Nükhet Varlik, a historian at the University of South Carolina, studies the history of diseases and public health. In this article, she reveals that epidemics and pandemics seldom completely disappear. Only one epidemic–smallpox–has been eradicated. Many others survive.

She writes:

A combination of public health efforts to contain and mitigate the pandemic – from rigorous testing and contact tracing to social distancing and wearing masks – have been proven to help. Given that the virus has spread almost everywhere in the world, though, such measures alone can’t bring the pandemic to an end. All eyes are now turned to vaccine development, which is being pursued at unprecedented speed.

Yet experts tell us that even with a successful vaccine and effective treatment, COVID-19 may never go away.
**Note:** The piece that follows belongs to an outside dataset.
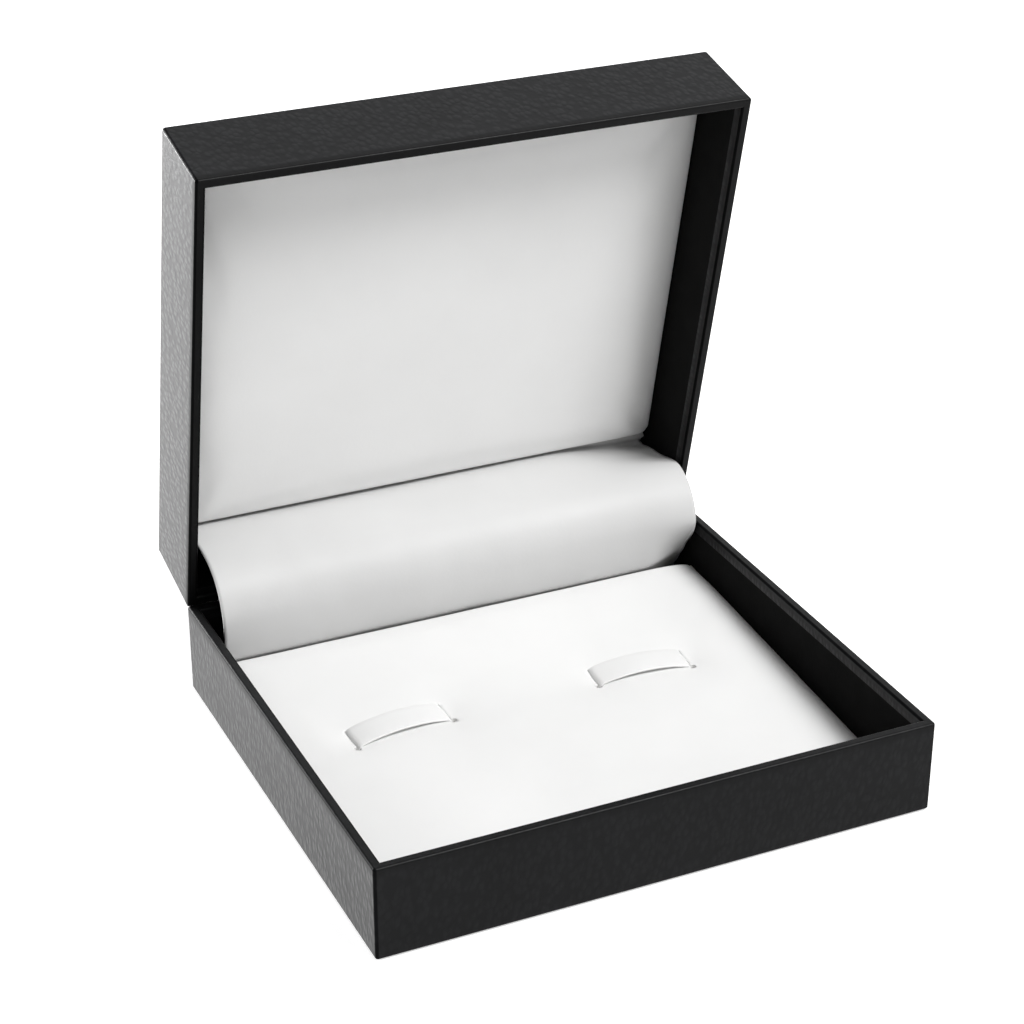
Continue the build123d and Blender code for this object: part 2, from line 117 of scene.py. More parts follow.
class Nodes:
    """A short way to write the nodes of a material or of the world, which is their owner."""

    def __init__(self, owner, output="OutputMaterial"):
        self.owner = owner
        owner.use_nodes = True
        self.tree = owner.node_tree
        self.tree.nodes.clear()
        self.out = self.add(output)

    def add(self, kind, inputs=None, **settings):
        """A new node. Each input is a socket to link or a value to set."""
        node = self.tree.nodes.new("ShaderNode" + kind)
        for key, value in settings.items():
            setattr(node, key, value)
        for key, value in (inputs or {}).items():
            if isinstance(value, bpy.types.NodeSocket):
                self.tree.links.new(value, node.inputs[key])
            else:
                node.inputs[key].default_value = value
        return node

    def show(self, shader):
        """Links the shader to the output."""
        self.tree.links.new(shader, self.out.inputs["Surface"])

    def math(self, operation, *values):
        return self.add("Math", dict(enumerate(values)), operation=operation).outputs[0]

    def vector(self, operation, inputs):
        return self.add("VectorMath", inputs, operation=operation).outputs

    def mix(self, share, a, b):
        """The colour between a and b, which are the Mix node's inputs 6 and 7."""
        return self.add("Mix", {0: share, 6: a, 7: b}, data_type="RGBA").outputs[2]

    def span(self, value, low, high, to_low=0.0, to_high=1.0, smooth=False):
        """The value, carried from the range low to high to the range to_low to to_high."""
        inputs = {0: value, 1: low, 2: high, 3: to_low, 4: to_high}
        blend = "SMOOTHSTEP" if smooth else "LINEAR"
        return self.add("MapRange", inputs, interpolation_type=blend).outputs[0]

    def here(self):
        """Object coordinates."""
        return self.add("TexCoord").outputs["Object"]

    def mapped(self, vector, **changes):
        """The vector, changed by Location, Rotation and Scale as far as they are given."""
        return self.add("Mapping", {"Vector": vector, **changes}).outputs[0]

    def coords(self, turn_x=0.0, scale=(1, 1, 1)):
        """Object coordinates, turned about X and then stretched."""
        return self.mapped(self.mapped(self.here(), Rotation=(turn_x, 0, 0)), Scale=scale)

    def noise(self, vector, scale, detail=2.0, roughness=0.5):
        inputs = {"Vector": vector, "Scale": scale, "Detail": detail, "Roughness": roughness}
        return self.add("TexNoise", inputs).outputs

    def warped(self, vector, scale, amount):
        """The coordinates, shifted a little this way and that."""
        shift = self.noise(vector, scale)["Color"]
        centred = self.vector("SUBTRACT", {0: shift, 1: (0.5, 0.5, 0.5)})[0]
        grown = self.vector("SCALE", {0: centred, "Scale": amount})[0]
        return self.vector("ADD", {0: vector, 1: grown})[0]

    def bump(self, height, distance, strength, **inputs):
        """The surface's normal, bumped by the height."""
        basic = {"Height": height, "Distance": distance, "Strength": strength}
        return self.add("Bump", {**basic, **inputs}).outputs[0]

    def principled(self, color, roughness, normal, **inputs):
        """The finished material. The other inputs are given with _ for each space of their names."""
        inputs = {key.replace("_", " "): value for key, value in inputs.items()}
        basic = {"Base Color": color, "Roughness": roughness, "Normal": normal}
        self.show(self.add("BsdfPrincipled", {**basic, **inputs}).outputs[0])
        return self.owner

    def background_ray(self):
        """1 for the rays that see the background: from the camera, off gloss and through glass."""
        ray = self.add("LightPath").outputs
        indirect = self.math("MAXIMUM", ray["Is Glossy Ray"], ray["Is Transmission Ray"])
        return self.math("MAXIMUM", ray["Is Camera Ray"], indirect)


def material_nodes(name):
    return Nodes(bpy.data.materials.new(name))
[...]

Even if the pandemic is curbed in one part of the world, it will likely continue in other places, causing infections elsewhere. And even if it is no longer an immediate pandemic-level threat, the coronavirus will likely become endemic – meaning slow, sustained transmission will persist. The coronavirus will continue to cause smaller outbreaks, much like seasonal flu.
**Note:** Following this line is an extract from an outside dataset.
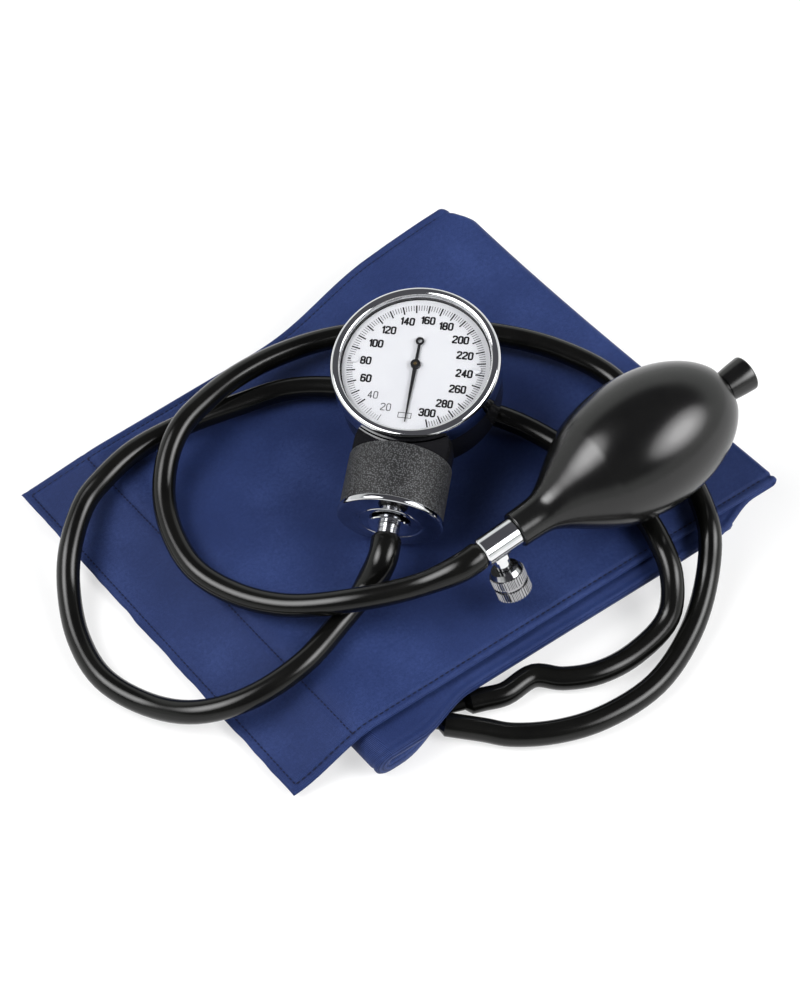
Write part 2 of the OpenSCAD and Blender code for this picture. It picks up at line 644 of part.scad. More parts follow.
module valve_body() {
  bulb_frame() color("silver") difference() {
    union() {
      about_x([[valve_from, 0], [valve_from, valve_r - 0.4], [valve_from + 0.4, valve_r],
        [neck_x - 0.4, valve_r], [neck_x, valve_r - 0.4], [neck_x, plug_r], [spigot_x, plug_r],
        [spigot_x, 0]]);
      knob_frame() cylinder(r = boss_r, h = valve_r + 0.5);
      knob_frame() cylinder(r = stem_r, h = stem_end);
    }
    along_x(valve_from - 1, duct_x_r, spigot_x + 3);
    along_x(stop_x, ball_r + ball_gap, spigot_x);
    along_x(seat_x, seat_r, spigot_x);
    knob_frame() {
      cylinder(r = needle_r + needle_gap, h = stem_end + 1);
      translate([0, 0, ring_at - 0.5]) cylinder(r = needle_r + 0.8, h = 1);
      // the vent that the needle opens
      translate([0, 0, valve_r + 1.1]) rotate([0, 90, 0]) cylinder(r = 0.35, h = 5, $fn = 24);
    }
  }
}

module outlet_seat() {
  from = seat_x + 0.02;
  rim = seat_r - 0.02;
  bulb_frame() color("silver") about_x([[from, 1], [from, rim], [spigot_x, rim], [spigot_x, 1]]);
}

module outlet_ball() {
  bulb_frame() color("silver") translate([stop_x + 0.1 + ball_r, 0, 0]) sphere(r = ball_r);
}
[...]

The history of pandemics is full of such frustrating examples.

Whether bacterial, viral or parasitic, virtually every disease pathogen that has affected people over the last several thousand years is still with us, because it is nearly impossible to fully eradicate them.

The only disease that has been eradicated through vaccination is smallpoxMass vaccination campaigns led by the World Health Organization in the 1960s and 1970s were successful, and in 1980, smallpox was declared the first – and still, the only – human disease to be fully eradicated.

We can all do our part to reduce the danger of COVID-19 by wearing masks and social distancing. When there is a vaccine available, we should take it. It may never be completely eradicated, but we can protect ourselves and our communities by following the practices that scientists have agreed are effective.